If fact, the majority of them gets abandoned even before memory pressure starts to be a relevant issue.

Even if Go isn't at the same level of D or Modula-3 in regards to memory management (heap, stack, global), it is already quite usable for many types of games.

1 comments

Yeah, at some point it doesn't matter what language if the game is just game logic on a standard input and output layer that are already fast. Even high end engines like CryEngine often include a scripting layer in some higher level language like Lua that probably has GC, because it's nice to have for game logic that doesn't have the same constraints as other parts of the game. (http://docs.cryengine.com/display/SDKDOC4/Lua+Scripting)

As I mentioned in another comment a lot of fun games have been made in all sorts of languages. That doesn't really make any of them suitable for games though, and you'll still find far fewer examples of game engines in GC languages.
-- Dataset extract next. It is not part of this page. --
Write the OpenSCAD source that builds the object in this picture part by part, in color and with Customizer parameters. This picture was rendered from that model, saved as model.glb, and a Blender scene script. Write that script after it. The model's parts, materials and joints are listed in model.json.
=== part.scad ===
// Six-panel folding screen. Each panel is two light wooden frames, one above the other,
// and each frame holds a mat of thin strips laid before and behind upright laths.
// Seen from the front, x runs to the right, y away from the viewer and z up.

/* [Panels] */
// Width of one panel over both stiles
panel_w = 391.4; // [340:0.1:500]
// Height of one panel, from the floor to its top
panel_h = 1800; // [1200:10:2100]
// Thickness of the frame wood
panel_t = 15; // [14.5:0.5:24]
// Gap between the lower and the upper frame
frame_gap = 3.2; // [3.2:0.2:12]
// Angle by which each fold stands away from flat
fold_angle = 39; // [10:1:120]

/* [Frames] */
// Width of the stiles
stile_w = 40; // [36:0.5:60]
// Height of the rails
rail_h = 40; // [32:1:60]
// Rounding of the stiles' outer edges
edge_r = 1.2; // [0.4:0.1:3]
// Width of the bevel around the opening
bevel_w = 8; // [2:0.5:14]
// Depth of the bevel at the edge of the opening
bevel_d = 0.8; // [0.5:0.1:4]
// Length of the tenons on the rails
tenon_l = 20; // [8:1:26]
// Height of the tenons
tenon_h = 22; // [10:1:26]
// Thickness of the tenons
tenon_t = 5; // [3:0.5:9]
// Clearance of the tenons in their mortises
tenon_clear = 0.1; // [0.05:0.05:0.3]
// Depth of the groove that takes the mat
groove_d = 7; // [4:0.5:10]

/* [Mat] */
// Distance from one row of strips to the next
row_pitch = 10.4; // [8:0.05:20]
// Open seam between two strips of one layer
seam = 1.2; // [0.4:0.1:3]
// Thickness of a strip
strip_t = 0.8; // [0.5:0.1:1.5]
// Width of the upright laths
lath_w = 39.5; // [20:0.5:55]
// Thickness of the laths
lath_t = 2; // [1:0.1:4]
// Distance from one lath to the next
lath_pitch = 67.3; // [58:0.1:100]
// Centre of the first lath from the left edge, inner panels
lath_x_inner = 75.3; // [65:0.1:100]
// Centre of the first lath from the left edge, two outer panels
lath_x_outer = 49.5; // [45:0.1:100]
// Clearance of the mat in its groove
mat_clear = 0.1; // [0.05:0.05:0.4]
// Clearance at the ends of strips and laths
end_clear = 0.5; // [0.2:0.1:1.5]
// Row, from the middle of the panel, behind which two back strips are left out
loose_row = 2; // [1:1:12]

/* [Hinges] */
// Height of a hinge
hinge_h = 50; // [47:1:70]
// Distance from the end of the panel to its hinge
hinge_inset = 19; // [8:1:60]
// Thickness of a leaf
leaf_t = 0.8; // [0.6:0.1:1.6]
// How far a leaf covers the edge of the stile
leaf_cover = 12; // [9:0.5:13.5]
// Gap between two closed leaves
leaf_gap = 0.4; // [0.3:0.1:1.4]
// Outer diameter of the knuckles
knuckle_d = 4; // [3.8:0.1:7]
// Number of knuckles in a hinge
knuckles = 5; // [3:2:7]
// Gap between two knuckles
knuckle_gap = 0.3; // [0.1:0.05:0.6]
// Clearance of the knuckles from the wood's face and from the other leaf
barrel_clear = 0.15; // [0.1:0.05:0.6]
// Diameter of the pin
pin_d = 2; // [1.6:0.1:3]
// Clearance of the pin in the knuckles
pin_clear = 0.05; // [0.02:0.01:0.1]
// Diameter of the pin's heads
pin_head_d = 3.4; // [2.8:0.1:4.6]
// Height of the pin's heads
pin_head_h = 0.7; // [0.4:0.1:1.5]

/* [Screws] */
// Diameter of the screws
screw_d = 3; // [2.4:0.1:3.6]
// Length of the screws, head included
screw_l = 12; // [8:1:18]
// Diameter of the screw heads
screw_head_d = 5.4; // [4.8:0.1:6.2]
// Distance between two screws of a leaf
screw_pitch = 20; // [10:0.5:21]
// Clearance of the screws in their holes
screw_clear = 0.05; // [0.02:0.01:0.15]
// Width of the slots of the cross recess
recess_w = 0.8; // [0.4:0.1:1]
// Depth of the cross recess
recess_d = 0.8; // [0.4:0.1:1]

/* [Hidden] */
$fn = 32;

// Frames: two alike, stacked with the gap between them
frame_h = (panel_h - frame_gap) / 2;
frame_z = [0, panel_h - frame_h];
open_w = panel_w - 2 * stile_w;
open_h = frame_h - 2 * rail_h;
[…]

Actually, I am old enough to have heard the same kind of argumentation against adoption of C, Turbo Pascal and C++ for game development, depending when I heard it (80's, 90's, early 2000's), because how we do it today is the only way possible.

Game developers have a tendency to only update their tools when OS or console vendors force them to do so.

Lua has a GC, but it's incremental and tunable. Video game scripting is actually one of the biggest use cases for Lua for that reason. Lua is also one of the fastest scripting languages, especially if you can get away with using LuaJIT.